Uncoupling protein-4 (UCP4) increases neuronal ATP production via respiratory Complex-II activation - a bioenergetic study

Abstract

Mitochondrial uncoupling protein-4 (UCP4) can protect neurons against 1-methyl-4-phenyl-1,2,5,6-tetrahydropyridine (MPTP)-induced toxicity but how UCP4 can affect mitochondrial function is unclear. We investigated how UCP4 overexpression can affect mitochondrial bioenergetics in SH-SY5Y neuronal cells. UCP4 overexpression did not alter mitochondrial mass and morphology insitu. UCP4-overexpressing cells had higher oxygen consumption (10.1±0.36%, p < 0.01) under normal culture conditions with 20% greater mitochondrial proton leak than controls (p < 0.01). Increased cellular energy supply was reflected by higher total ATP levels in UCP4-overexpressing cells than controls (p < 0.05).

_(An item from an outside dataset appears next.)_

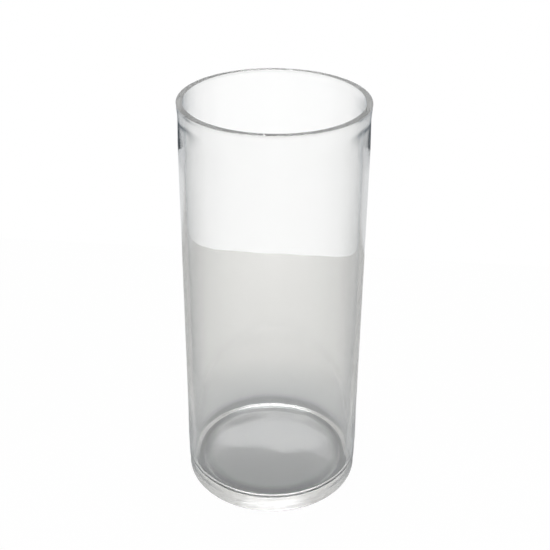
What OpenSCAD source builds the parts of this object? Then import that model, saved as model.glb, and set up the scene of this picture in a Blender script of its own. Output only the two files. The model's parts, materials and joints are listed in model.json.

Although classical State-4/State-3 mitochondrial respiration rates were similar between UCP4-overexpressing and control cells, mitochondrial Complex-II REDOX activity in UCP4-overexpressing cells was 30% higher (p < 0.05), but not for Complex-I and -IV. Increased Complex-II activity was associated with 20% higher ADP/O ratio (p < 0.05), but unchanged for Complex-I. These indicate that increased ATP in UCP4-overexpressing cells was produced via Complex-II. ADP/ATP exchange rate reflecting mitochondrial ATP export was not affected by UCP4 overexpression as shown by similar ADP uptake via adenine nucleotide translocase (ANT) with controls. Our findings demonstrate how UCP4 overexpression could increase the efficiency of oxidative phosphorylation and ATP synthesis via Complex-II, suggesting how UCP4 can protect neurons against MPTP-induced ATP deficiency and cell death where Complex-I is inhibited.